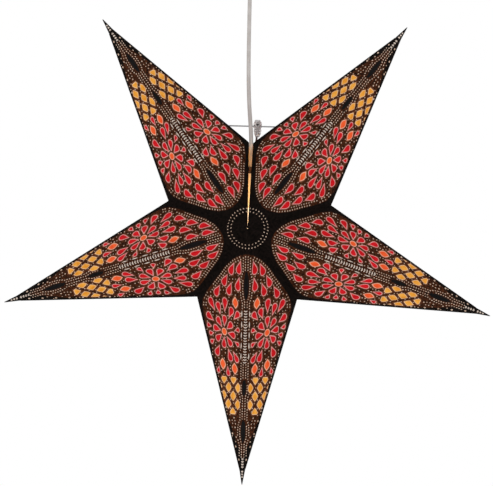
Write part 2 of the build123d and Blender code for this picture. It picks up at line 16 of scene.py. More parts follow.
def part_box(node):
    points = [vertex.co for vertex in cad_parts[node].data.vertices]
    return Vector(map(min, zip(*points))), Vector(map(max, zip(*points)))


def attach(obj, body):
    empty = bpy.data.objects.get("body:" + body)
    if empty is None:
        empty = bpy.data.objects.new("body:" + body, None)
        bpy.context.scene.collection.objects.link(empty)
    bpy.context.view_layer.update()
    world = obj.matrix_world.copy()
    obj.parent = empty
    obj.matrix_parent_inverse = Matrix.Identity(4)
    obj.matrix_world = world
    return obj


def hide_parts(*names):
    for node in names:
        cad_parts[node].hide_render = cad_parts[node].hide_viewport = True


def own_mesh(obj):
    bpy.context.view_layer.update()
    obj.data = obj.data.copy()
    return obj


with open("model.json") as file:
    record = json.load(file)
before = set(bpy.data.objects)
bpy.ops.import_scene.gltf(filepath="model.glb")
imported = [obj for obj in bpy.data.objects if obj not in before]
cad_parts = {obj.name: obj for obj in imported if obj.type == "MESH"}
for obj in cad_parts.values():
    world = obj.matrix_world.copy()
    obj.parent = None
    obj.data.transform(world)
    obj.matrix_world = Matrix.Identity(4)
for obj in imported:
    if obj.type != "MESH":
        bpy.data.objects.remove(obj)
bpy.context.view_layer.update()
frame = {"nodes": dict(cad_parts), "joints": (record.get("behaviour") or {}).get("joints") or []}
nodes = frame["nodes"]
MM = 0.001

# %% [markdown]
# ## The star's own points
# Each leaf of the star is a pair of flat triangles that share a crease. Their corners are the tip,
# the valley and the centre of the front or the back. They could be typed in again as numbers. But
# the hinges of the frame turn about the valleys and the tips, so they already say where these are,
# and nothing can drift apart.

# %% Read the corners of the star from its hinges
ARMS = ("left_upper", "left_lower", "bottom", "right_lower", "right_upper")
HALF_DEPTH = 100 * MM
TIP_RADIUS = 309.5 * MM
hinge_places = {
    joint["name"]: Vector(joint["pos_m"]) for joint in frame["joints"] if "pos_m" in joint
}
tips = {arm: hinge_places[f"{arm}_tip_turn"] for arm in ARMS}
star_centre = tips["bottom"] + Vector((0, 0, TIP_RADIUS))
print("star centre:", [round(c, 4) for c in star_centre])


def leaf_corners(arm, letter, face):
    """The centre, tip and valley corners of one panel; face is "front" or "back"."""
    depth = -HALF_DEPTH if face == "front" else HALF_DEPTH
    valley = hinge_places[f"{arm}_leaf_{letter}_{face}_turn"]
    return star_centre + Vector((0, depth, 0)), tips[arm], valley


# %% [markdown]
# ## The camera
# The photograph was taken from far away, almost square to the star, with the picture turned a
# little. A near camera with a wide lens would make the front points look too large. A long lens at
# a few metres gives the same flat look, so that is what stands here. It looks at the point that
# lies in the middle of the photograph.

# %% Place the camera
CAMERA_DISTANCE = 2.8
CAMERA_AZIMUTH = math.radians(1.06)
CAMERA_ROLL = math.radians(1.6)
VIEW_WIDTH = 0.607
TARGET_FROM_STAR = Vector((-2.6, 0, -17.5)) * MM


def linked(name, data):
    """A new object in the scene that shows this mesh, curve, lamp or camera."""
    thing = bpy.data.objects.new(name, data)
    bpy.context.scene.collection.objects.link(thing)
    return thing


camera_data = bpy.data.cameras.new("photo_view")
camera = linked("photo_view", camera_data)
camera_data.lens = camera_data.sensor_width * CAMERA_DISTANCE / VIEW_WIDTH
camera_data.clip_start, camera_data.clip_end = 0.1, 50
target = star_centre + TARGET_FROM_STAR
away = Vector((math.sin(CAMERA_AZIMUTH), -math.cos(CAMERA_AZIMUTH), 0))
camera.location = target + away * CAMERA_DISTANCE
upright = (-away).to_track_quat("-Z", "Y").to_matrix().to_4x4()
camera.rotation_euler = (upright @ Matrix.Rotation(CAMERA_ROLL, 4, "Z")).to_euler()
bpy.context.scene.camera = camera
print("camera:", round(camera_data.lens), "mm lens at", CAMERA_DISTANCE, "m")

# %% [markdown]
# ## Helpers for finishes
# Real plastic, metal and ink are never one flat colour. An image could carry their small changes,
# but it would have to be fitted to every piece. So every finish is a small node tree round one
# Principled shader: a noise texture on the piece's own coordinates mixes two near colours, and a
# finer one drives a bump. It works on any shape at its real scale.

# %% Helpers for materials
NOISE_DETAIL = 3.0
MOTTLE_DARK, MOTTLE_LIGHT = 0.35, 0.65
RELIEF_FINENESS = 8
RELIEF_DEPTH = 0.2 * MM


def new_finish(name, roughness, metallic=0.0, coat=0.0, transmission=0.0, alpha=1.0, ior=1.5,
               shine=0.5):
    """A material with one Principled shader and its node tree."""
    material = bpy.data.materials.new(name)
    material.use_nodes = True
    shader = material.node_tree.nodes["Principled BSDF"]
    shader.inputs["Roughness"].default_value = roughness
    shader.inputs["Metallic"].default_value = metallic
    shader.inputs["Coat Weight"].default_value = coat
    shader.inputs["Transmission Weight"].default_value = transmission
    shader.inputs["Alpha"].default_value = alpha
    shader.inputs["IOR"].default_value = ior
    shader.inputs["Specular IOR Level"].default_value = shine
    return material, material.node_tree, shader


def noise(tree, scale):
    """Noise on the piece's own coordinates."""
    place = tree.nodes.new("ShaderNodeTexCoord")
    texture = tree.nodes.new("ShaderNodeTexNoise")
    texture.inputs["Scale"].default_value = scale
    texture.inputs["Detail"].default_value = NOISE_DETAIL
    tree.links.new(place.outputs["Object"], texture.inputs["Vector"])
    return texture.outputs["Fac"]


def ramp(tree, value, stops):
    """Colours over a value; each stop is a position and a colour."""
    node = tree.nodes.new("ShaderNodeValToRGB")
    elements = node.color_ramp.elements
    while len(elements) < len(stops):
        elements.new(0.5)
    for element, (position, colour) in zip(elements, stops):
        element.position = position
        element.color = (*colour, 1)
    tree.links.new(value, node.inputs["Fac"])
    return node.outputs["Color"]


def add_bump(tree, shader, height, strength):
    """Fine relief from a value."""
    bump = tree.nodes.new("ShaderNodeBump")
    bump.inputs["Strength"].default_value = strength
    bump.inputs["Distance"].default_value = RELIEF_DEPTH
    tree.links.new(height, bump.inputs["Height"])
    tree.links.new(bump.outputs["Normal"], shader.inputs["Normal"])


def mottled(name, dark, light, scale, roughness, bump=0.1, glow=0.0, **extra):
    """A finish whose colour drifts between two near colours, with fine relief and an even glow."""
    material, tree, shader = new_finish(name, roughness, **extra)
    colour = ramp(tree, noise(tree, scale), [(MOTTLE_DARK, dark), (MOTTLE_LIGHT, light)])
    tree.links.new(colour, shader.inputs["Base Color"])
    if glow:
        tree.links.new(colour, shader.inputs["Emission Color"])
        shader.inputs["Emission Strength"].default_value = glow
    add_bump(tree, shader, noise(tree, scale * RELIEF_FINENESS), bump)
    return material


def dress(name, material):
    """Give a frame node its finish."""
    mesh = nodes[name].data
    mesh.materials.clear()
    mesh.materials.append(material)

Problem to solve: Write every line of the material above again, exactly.

Exercise solution:
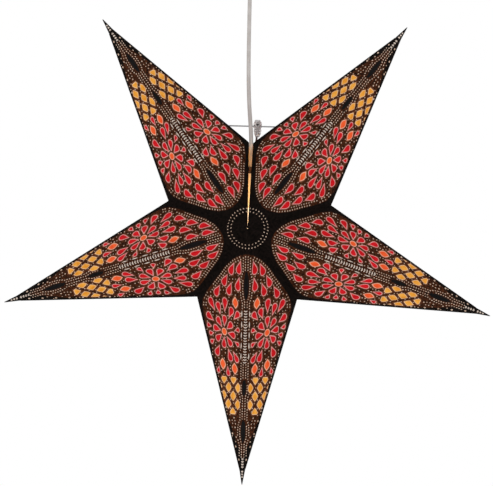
Write part 2 of the build123d and Blender code for this picture. It picks up at line 16 of scene.py. More parts follow.
def part_box(node):
    points = [vertex.co for vertex in cad_parts[node].data.vertices]
    return Vector(map(min, zip(*points))), Vector(map(max, zip(*points)))


def attach(obj, body):
    empty = bpy.data.objects.get("body:" + body)
    if empty is None:
        empty = bpy.data.objects.new("body:" + body, None)
        bpy.context.scene.collection.objects.link(empty)
    bpy.context.view_layer.update()
    world = obj.matrix_world.copy()
    obj.parent = empty
    obj.matrix_parent_inverse = Matrix.Identity(4)
    obj.matrix_world = world
    return obj


def hide_parts(*names):
    for node in names:
        cad_parts[node].hide_render = cad_parts[node].hide_viewport = True


def own_mesh(obj):
    bpy.context.view_layer.update()
    obj.data = obj.data.copy()
    return obj


with open("model.json") as file:
    record = json.load(file)
before = set(bpy.data.objects)
bpy.ops.import_scene.gltf(filepath="model.glb")
imported = [obj for obj in bpy.data.objects if obj not in before]
cad_parts = {obj.name: obj for obj in imported if obj.type == "MESH"}
for obj in cad_parts.values():
    world = obj.matrix_world.copy()
    obj.parent = None
    obj.data.transform(world)
    obj.matrix_world = Matrix.Identity(4)
for obj in imported:
    if obj.type != "MESH":
        bpy.data.objects.remove(obj)
bpy.context.view_layer.update()
frame = {"nodes": dict(cad_parts), "joints": (record.get("behaviour") or {}).get("joints") or []}
nodes = frame["nodes"]
MM = 0.001

# %% [markdown]
# ## The star's own points
# Each leaf of the star is a pair of flat triangles that share a crease. Their corners are the tip,
# the valley and the centre of the front or the back. They could be typed in again as numbers. But
# the hinges of the frame turn about the valleys and the tips, so they already say where these are,
# and nothing can drift apart.

# %% Read the corners of the star from its hinges
ARMS = ("left_upper", "left_lower", "bottom", "right_lower", "right_upper")
HALF_DEPTH = 100 * MM
TIP_RADIUS = 309.5 * MM
hinge_places = {
    joint["name"]: Vector(joint["pos_m"]) for joint in frame["joints"] if "pos_m" in joint
}
tips = {arm: hinge_places[f"{arm}_tip_turn"] for arm in ARMS}
star_centre = tips["bottom"] + Vector((0, 0, TIP_RADIUS))
print("star centre:", [round(c, 4) for c in star_centre])


def leaf_corners(arm, letter, face):
    """The centre, tip and valley corners of one panel; face is "front" or "back"."""
    depth = -HALF_DEPTH if face == "front" else HALF_DEPTH
    valley = hinge_places[f"{arm}_leaf_{letter}_{face}_turn"]
    return star_centre + Vector((0, depth, 0)), tips[arm], valley


# %% [markdown]
# ## The camera
# The photograph was taken from far away, almost square to the star, with the picture turned a
# little. A near camera with a wide lens would make the front points look too large. A long lens at
# a few metres gives the same flat look, so that is what stands here. It looks at the point that
# lies in the middle of the photograph.

# %% Place the camera
CAMERA_DISTANCE = 2.8
CAMERA_AZIMUTH = math.radians(1.06)
CAMERA_ROLL = math.radians(1.6)
VIEW_WIDTH = 0.607
TARGET_FROM_STAR = Vector((-2.6, 0, -17.5)) * MM


def linked(name, data):
    """A new object in the scene that shows this mesh, curve, lamp or camera."""
    thing = bpy.data.objects.new(name, data)
    bpy.context.scene.collection.objects.link(thing)
    return thing


camera_data = bpy.data.cameras.new("photo_view")
camera = linked("photo_view", camera_data)
camera_data.lens = camera_data.sensor_width * CAMERA_DISTANCE / VIEW_WIDTH
camera_data.clip_start, camera_data.clip_end = 0.1, 50
target = star_centre + TARGET_FROM_STAR
away = Vector((math.sin(CAMERA_AZIMUTH), -math.cos(CAMERA_AZIMUTH), 0))
camera.location = target + away * CAMERA_DISTANCE
upright = (-away).to_track_quat("-Z", "Y").to_matrix().to_4x4()
camera.rotation_euler = (upright @ Matrix.Rotation(CAMERA_ROLL, 4, "Z")).to_euler()
bpy.context.scene.camera = camera
print("camera:", round(camera_data.lens), "mm lens at", CAMERA_DISTANCE, "m")

# %% [markdown]
# ## Helpers for finishes
# Real plastic, metal and ink are never one flat colour. An image could carry their small changes,
# but it would have to be fitted to every piece. So every finish is a small node tree round one
# Principled shader: a noise texture on the piece's own coordinates mixes two near colours, and a
# finer one drives a bump. It works on any shape at its real scale.

# %% Helpers for materials
NOISE_DETAIL = 3.0
MOTTLE_DARK, MOTTLE_LIGHT = 0.35, 0.65
RELIEF_FINENESS = 8
RELIEF_DEPTH = 0.2 * MM


def new_finish(name, roughness, metallic=0.0, coat=0.0, transmission=0.0, alpha=1.0, ior=1.5,
               shine=0.5):
    """A material with one Principled shader and its node tree."""
    material = bpy.data.materials.new(name)
    material.use_nodes = True
    shader = material.node_tree.nodes["Principled BSDF"]
    shader.inputs["Roughness"].default_value = roughness
    shader.inputs["Metallic"].default_value = metallic
    shader.inputs["Coat Weight"].default_value = coat
    shader.inputs["Transmission Weight"].default_value = transmission
    shader.inputs["Alpha"].default_value = alpha
    shader.inputs["IOR"].default_value = ior
    shader.inputs["Specular IOR Level"].default_value = shine
    return material, material.node_tree, shader


def noise(tree, scale):
    """Noise on the piece's own coordinates."""
    place = tree.nodes.new("ShaderNodeTexCoord")
    texture = tree.nodes.new("ShaderNodeTexNoise")
    texture.inputs["Scale"].default_value = scale
    texture.inputs["Detail"].default_value = NOISE_DETAIL
    tree.links.new(place.outputs["Object"], texture.inputs["Vector"])
    return texture.outputs["Fac"]


def ramp(tree, value, stops):
    """Colours over a value; each stop is a position and a colour."""
    node = tree.nodes.new("ShaderNodeValToRGB")
    elements = node.color_ramp.elements
    while len(elements) < len(stops):
        elements.new(0.5)
    for element, (position, colour) in zip(elements, stops):
        element.position = position
        element.color = (*colour, 1)
    tree.links.new(value, node.inputs["Fac"])
    return node.outputs["Color"]


def add_bump(tree, shader, height, strength):
    """Fine relief from a value."""
    bump = tree.nodes.new("ShaderNodeBump")
    bump.inputs["Strength"].default_value = strength
    bump.inputs["Distance"].default_value = RELIEF_DEPTH
    tree.links.new(height, bump.inputs["Height"])
    tree.links.new(bump.outputs["Normal"], shader.inputs["Normal"])


def mottled(name, dark, light, scale, roughness, bump=0.1, glow=0.0, **extra):
    """A finish whose colour drifts between two near colours, with fine relief and an even glow."""
    material, tree, shader = new_finish(name, roughness, **extra)
    colour = ramp(tree, noise(tree, scale), [(MOTTLE_DARK, dark), (MOTTLE_LIGHT, light)])
    tree.links.new(colour, shader.inputs["Base Color"])
    if glow:
        tree.links.new(colour, shader.inputs["Emission Color"])
        shader.inputs["Emission Strength"].default_value = glow
    add_bump(tree, shader, noise(tree, scale * RELIEF_FINENESS), bump)
    return material


def dress(name, material):
    """Give a frame node its finish."""
    mesh = nodes[name].data
    mesh.materials.clear()
    mesh.materials.append(material)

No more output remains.